**Aim**: Return only the stretch of the material below that begins with the line containing "The three.js and" and ends with the line containing "material, whose nodes", exactly; both of those lines belong to it.

───── Data provided

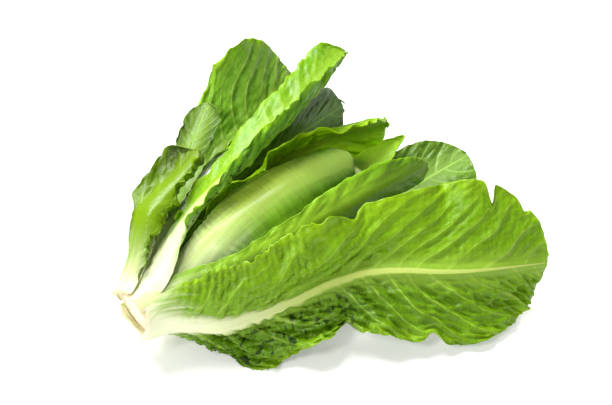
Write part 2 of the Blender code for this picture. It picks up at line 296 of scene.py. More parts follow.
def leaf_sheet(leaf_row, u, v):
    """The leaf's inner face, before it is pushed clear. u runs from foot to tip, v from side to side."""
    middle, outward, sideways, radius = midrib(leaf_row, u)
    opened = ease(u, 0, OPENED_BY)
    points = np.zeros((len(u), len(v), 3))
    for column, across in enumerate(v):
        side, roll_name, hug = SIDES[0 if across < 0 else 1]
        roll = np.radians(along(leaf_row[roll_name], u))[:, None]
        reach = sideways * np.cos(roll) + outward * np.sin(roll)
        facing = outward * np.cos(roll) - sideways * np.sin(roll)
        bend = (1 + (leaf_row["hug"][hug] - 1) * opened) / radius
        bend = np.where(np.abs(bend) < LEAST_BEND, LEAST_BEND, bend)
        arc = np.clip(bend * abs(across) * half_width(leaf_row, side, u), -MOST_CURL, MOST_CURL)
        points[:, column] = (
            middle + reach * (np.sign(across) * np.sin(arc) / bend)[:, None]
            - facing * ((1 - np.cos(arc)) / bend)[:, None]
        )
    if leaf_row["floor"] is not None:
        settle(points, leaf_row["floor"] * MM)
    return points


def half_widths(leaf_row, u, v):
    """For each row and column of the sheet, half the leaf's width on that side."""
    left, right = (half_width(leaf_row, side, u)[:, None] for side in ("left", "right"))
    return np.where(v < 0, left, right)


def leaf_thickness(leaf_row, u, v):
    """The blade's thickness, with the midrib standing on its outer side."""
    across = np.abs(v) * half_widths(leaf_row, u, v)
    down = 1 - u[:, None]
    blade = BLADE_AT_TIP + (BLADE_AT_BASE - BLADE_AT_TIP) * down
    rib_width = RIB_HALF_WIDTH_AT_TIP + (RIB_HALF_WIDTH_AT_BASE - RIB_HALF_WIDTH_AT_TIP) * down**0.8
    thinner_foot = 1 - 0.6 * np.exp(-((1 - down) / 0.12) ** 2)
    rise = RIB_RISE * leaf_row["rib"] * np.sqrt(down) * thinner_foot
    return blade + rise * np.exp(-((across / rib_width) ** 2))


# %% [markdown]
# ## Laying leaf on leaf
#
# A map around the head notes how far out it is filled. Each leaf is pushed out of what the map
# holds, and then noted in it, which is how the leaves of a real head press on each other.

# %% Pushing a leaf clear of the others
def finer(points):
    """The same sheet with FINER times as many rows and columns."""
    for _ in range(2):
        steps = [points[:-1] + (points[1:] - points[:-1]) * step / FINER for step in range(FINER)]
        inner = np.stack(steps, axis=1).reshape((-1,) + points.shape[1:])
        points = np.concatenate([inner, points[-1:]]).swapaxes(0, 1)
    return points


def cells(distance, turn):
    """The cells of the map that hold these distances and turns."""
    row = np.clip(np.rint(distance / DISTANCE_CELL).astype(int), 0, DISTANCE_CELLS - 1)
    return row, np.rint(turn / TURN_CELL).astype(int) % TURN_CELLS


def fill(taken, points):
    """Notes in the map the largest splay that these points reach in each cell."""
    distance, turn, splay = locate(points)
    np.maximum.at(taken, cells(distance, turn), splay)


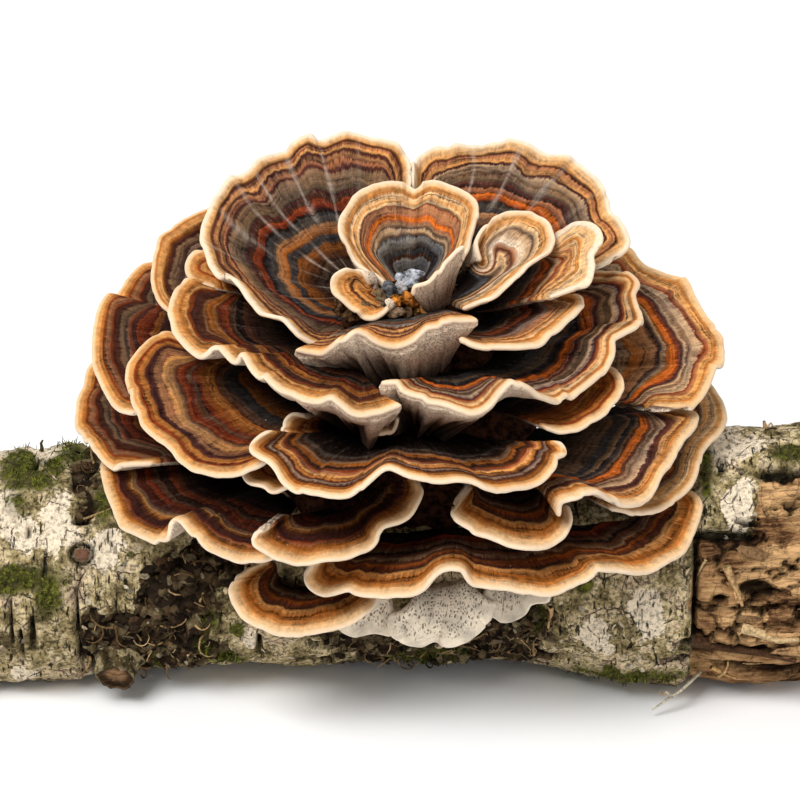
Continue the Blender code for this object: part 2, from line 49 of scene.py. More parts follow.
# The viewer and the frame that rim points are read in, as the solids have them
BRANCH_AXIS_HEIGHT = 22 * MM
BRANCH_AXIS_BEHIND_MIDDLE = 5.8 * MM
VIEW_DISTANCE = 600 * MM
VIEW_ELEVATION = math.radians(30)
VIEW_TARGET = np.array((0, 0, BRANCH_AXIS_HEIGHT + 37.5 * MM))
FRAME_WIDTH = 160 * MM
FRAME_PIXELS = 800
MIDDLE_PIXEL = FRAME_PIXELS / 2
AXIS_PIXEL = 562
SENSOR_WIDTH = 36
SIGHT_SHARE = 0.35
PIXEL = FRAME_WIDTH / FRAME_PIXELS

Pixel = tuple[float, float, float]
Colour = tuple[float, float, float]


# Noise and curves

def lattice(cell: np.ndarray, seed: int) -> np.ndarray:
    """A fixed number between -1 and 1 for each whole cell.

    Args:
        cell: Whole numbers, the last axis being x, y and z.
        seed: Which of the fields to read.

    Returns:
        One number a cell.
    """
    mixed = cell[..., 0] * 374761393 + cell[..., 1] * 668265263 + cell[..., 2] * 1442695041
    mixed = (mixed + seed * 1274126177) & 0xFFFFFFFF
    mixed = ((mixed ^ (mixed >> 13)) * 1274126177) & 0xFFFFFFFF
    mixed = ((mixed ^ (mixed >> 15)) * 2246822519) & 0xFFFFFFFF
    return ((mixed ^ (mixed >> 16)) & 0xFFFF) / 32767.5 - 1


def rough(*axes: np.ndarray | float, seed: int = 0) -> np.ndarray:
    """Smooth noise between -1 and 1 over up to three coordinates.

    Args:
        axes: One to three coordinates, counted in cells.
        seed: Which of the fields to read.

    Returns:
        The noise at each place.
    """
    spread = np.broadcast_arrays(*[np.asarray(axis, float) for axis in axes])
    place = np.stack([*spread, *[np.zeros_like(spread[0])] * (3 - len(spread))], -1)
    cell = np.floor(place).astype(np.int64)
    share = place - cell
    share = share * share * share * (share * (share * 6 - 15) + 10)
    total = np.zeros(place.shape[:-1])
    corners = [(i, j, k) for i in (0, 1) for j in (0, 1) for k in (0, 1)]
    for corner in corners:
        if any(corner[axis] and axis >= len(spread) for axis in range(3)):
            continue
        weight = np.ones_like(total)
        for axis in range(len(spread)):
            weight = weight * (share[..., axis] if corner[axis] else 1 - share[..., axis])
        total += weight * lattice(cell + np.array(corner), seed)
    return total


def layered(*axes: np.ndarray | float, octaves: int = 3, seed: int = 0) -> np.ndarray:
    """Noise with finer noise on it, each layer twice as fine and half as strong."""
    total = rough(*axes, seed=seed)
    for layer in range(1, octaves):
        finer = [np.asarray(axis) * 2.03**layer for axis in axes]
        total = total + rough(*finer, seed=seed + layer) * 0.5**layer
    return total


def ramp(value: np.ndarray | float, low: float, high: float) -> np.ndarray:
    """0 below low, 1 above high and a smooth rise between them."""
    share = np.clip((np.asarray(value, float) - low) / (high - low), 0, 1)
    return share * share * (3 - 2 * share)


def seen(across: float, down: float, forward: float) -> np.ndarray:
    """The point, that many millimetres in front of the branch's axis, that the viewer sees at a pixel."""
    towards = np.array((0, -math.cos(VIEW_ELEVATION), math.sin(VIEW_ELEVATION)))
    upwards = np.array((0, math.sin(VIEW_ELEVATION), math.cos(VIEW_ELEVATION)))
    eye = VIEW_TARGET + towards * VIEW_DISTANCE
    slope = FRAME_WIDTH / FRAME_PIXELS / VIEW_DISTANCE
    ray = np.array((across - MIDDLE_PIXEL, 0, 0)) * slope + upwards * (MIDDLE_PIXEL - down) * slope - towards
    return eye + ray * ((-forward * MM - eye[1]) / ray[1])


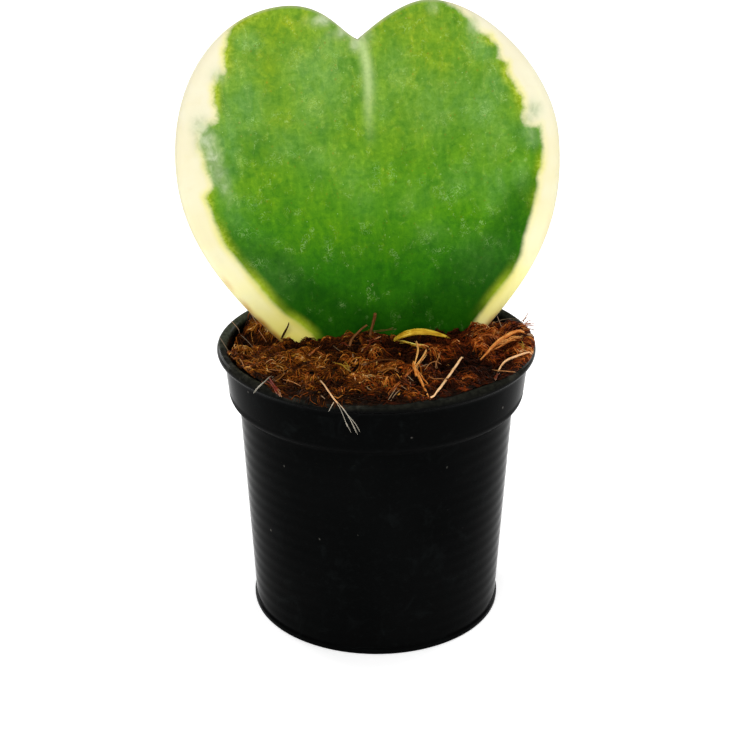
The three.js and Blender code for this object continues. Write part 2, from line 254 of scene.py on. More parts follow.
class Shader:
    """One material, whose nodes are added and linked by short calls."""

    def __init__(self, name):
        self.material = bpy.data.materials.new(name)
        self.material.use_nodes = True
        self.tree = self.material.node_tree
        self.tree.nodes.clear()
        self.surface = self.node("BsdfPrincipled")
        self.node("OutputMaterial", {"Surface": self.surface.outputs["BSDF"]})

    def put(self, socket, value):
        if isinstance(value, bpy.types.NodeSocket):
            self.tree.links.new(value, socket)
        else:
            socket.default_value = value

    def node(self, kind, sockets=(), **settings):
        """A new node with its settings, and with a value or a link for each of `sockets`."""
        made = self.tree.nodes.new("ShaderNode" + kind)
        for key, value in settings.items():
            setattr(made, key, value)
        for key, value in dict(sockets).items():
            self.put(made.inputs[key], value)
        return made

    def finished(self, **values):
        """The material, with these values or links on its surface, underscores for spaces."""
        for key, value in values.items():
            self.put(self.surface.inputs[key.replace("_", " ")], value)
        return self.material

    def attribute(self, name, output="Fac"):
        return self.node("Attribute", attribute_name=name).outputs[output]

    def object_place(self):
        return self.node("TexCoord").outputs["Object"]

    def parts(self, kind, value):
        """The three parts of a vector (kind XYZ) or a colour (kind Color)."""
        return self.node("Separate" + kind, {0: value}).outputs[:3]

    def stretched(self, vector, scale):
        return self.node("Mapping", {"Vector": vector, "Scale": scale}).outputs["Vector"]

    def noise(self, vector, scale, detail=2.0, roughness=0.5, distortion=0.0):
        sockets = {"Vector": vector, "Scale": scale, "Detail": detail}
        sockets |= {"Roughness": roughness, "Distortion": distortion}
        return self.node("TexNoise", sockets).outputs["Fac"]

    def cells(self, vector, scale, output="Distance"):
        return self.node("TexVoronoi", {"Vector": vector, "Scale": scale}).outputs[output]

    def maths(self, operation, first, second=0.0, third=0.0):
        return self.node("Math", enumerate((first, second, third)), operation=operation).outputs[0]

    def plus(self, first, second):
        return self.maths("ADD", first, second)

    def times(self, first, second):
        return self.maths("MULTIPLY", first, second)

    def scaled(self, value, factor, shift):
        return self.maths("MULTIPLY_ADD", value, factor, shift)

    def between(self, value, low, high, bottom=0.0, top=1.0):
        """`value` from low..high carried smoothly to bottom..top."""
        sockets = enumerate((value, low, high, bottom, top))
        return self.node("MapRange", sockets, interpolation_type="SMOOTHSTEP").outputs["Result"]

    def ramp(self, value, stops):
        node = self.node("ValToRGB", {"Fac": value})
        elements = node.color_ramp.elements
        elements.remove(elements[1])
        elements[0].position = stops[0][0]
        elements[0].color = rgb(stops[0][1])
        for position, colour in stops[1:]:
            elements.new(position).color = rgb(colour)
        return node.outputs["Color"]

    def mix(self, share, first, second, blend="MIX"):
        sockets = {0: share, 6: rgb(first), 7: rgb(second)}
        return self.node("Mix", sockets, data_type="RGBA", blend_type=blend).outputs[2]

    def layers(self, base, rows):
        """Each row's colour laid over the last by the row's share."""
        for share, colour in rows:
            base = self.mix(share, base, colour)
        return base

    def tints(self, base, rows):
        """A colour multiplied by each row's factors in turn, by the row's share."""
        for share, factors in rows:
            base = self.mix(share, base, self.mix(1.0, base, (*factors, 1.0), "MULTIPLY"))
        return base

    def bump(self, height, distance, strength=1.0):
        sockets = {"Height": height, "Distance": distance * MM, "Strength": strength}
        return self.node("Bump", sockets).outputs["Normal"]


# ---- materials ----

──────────

**The solution**:
The three.js and Blender code for this object continues. Write part 2, from line 254 of scene.py on. More parts follow.
class Shader:
    """One material, whose nodes are added and linked by short calls."""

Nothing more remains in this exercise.